## TO DO
Everything from the line with "make_base()" through the line with "for node in" should be repeated exactly, both of those lines included, and nothing else.

## SUPPLIED INFORMATION
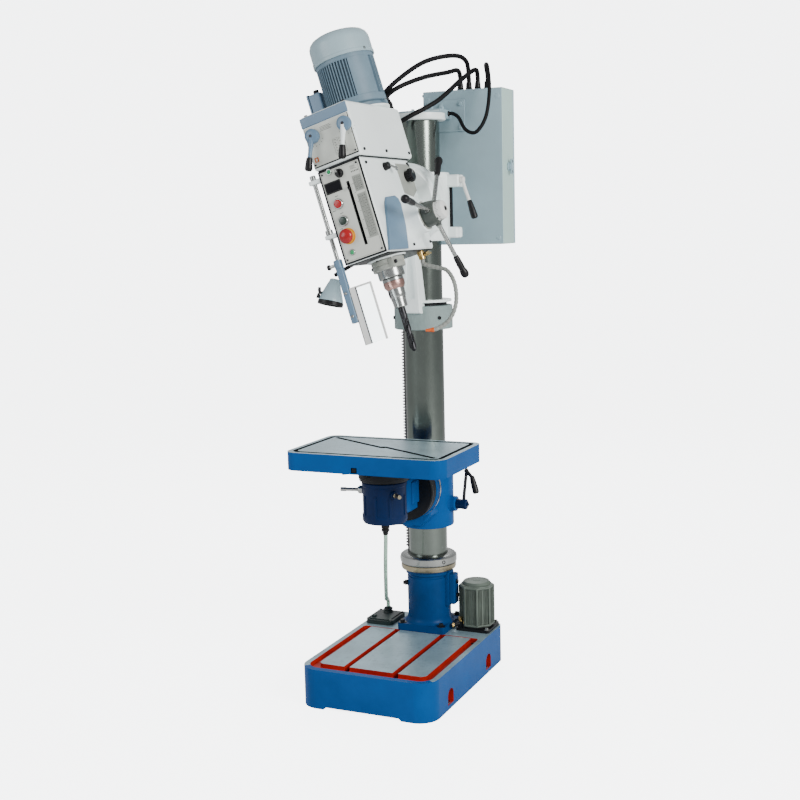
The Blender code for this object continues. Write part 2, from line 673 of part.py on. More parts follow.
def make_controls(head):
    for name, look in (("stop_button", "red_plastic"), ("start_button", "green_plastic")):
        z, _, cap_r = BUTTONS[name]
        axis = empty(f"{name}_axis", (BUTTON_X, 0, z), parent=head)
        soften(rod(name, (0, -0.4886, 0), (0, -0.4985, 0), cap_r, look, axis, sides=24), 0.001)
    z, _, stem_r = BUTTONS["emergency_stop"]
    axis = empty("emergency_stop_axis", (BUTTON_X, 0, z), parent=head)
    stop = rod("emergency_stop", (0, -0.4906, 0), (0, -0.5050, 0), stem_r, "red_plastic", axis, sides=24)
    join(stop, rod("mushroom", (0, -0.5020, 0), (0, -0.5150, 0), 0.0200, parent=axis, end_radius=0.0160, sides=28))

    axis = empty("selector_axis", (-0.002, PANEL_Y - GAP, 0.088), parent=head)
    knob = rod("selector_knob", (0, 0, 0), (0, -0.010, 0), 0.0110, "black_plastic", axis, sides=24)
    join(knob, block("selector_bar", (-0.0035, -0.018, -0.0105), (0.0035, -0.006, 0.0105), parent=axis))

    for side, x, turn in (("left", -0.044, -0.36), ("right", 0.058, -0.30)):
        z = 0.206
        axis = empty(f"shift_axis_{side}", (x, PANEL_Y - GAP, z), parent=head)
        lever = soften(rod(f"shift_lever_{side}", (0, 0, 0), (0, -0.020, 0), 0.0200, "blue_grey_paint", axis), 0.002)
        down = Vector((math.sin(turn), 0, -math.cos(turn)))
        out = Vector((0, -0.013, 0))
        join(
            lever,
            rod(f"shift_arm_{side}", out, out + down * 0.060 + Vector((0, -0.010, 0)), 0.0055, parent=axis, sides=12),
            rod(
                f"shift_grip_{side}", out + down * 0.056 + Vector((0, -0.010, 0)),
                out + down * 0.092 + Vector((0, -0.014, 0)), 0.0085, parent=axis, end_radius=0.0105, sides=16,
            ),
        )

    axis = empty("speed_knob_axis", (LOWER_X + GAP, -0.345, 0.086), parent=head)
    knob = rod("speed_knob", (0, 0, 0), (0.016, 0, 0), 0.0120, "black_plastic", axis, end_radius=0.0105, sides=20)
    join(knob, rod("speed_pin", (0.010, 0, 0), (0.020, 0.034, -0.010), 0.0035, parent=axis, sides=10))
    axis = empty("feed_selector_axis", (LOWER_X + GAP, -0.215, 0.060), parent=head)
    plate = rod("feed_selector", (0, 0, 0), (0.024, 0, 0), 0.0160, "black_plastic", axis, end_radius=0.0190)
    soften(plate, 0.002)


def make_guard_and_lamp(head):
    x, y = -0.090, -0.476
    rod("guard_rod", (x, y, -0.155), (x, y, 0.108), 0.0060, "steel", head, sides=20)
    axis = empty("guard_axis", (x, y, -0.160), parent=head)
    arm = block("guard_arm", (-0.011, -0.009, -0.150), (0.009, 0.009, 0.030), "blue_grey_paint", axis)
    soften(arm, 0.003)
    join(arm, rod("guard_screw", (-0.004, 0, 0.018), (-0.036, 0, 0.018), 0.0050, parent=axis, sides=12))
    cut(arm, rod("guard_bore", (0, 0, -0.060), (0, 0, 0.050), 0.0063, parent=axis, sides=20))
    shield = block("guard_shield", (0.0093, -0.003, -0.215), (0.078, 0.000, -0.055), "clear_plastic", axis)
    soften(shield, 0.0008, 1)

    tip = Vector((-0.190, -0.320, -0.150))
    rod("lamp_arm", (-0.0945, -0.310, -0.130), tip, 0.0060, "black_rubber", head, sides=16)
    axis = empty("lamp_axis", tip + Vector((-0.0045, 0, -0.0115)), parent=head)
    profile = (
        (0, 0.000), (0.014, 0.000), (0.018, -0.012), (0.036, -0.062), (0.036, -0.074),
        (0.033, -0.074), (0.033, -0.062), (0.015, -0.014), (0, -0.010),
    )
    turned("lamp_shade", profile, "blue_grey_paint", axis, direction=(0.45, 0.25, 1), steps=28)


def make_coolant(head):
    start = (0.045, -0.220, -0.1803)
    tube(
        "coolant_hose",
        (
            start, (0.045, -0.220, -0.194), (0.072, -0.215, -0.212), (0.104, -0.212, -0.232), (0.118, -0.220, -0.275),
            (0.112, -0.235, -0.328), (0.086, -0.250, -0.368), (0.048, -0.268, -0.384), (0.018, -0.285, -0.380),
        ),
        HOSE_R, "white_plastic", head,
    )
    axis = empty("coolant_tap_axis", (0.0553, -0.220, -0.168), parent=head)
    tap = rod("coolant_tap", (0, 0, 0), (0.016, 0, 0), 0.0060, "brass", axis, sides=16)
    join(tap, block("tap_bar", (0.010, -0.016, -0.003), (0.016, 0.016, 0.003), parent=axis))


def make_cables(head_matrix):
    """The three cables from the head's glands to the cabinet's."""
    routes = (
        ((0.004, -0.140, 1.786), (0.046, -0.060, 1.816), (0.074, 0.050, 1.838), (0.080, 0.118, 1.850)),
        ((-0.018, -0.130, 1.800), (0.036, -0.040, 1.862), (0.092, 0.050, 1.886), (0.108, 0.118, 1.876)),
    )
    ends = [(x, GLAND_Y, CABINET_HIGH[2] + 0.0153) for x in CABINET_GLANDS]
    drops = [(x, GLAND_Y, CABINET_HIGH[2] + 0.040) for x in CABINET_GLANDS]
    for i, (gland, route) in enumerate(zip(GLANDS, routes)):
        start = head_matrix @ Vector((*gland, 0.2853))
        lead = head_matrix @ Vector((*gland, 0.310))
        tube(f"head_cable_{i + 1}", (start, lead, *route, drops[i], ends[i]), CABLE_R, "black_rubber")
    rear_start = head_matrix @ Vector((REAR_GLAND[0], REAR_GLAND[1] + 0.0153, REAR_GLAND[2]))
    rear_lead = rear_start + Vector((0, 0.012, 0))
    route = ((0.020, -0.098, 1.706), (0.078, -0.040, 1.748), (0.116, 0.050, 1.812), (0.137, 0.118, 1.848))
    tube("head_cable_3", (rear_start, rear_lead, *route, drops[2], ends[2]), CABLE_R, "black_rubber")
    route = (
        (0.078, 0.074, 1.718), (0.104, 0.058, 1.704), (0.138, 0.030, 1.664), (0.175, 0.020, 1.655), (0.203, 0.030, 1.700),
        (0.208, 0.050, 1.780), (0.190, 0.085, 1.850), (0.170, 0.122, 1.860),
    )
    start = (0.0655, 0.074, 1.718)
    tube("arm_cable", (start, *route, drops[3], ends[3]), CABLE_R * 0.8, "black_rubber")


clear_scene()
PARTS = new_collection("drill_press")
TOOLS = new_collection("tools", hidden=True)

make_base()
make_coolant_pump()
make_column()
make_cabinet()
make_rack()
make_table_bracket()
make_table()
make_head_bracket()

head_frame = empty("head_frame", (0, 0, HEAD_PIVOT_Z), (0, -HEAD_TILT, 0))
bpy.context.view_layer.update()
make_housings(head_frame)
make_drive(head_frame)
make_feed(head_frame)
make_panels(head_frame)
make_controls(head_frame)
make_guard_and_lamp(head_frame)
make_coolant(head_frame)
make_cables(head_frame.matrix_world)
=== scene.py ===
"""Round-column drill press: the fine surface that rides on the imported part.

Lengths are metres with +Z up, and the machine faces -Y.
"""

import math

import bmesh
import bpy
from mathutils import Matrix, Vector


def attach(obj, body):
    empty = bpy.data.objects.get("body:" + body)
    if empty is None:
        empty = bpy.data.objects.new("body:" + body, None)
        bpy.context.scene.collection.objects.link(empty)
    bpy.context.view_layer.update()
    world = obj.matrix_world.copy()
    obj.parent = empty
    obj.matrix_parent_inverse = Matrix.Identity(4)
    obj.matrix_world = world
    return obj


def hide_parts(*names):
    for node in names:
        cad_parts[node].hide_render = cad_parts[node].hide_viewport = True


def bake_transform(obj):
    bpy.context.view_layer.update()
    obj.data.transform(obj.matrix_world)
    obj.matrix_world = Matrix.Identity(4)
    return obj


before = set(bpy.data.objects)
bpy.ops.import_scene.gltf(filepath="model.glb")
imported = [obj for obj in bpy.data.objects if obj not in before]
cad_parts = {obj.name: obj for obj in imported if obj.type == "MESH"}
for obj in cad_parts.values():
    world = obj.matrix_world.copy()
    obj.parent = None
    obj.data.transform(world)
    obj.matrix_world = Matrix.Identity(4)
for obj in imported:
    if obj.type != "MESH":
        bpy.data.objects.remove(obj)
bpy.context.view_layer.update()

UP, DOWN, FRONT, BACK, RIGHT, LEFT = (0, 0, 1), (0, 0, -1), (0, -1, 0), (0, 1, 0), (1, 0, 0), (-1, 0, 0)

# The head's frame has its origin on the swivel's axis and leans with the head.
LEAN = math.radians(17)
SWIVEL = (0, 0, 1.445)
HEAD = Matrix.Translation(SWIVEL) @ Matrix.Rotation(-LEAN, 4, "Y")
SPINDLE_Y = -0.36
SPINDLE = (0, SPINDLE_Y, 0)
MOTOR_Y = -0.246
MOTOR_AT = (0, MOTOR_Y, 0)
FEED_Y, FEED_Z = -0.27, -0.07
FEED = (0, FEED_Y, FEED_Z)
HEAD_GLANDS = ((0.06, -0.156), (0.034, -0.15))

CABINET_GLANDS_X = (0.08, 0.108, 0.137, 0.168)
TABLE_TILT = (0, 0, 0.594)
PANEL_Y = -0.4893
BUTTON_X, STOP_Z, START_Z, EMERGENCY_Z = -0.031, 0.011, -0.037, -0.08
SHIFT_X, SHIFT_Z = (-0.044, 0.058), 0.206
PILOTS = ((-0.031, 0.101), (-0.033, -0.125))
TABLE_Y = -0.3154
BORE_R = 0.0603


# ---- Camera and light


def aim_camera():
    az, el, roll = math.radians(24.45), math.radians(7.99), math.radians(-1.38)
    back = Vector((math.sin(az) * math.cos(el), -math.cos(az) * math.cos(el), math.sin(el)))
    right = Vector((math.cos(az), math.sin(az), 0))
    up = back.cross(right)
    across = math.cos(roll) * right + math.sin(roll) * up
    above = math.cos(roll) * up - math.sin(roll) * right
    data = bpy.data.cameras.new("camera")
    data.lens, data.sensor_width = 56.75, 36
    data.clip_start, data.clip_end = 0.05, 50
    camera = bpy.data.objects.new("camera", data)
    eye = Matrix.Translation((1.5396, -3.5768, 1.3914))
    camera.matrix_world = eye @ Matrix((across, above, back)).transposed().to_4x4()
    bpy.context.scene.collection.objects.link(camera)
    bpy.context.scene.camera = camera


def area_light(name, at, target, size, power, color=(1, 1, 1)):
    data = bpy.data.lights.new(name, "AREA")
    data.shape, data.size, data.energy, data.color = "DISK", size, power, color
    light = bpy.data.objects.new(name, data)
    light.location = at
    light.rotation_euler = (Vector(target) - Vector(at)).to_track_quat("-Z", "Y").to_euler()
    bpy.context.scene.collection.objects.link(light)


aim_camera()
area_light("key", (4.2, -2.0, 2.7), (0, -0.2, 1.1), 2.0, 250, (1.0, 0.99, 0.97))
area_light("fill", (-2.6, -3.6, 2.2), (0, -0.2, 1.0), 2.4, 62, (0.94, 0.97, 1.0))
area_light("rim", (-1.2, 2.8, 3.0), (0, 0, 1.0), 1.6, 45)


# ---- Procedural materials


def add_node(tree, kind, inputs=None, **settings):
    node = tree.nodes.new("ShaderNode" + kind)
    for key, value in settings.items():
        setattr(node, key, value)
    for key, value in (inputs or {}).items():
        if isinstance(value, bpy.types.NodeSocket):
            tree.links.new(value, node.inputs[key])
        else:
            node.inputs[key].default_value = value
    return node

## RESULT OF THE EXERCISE
make_base()
make_coolant_pump()
make_column()
make_cabinet()
make_rack()
make_table_bracket()
make_table()
make_head_bracket()

head_frame = empty("head_frame", (0, 0, HEAD_PIVOT_Z), (0, -HEAD_TILT, 0))
bpy.context.view_layer.update()
make_housings(head_frame)
make_drive(head_frame)
make_feed(head_frame)
make_panels(head_frame)
make_controls(head_frame)
make_guard_and_lamp(head_frame)
make_coolant(head_frame)
make_cables(head_frame.matrix_world)
=== scene.py ===
"""Round-column drill press: the fine surface that rides on the imported part.

Lengths are metres with +Z up, and the machine faces -Y.
"""

import math

import bmesh
import bpy
from mathutils import Matrix, Vector


def attach(obj, body):
    empty = bpy.data.objects.get("body:" + body)
    if empty is None:
        empty = bpy.data.objects.new("body:" + body, None)
        bpy.context.scene.collection.objects.link(empty)
    bpy.context.view_layer.update()
    world = obj.matrix_world.copy()
    obj.parent = empty
    obj.matrix_parent_inverse = Matrix.Identity(4)
    obj.matrix_world = world
    return obj


def hide_parts(*names):
    for node in names:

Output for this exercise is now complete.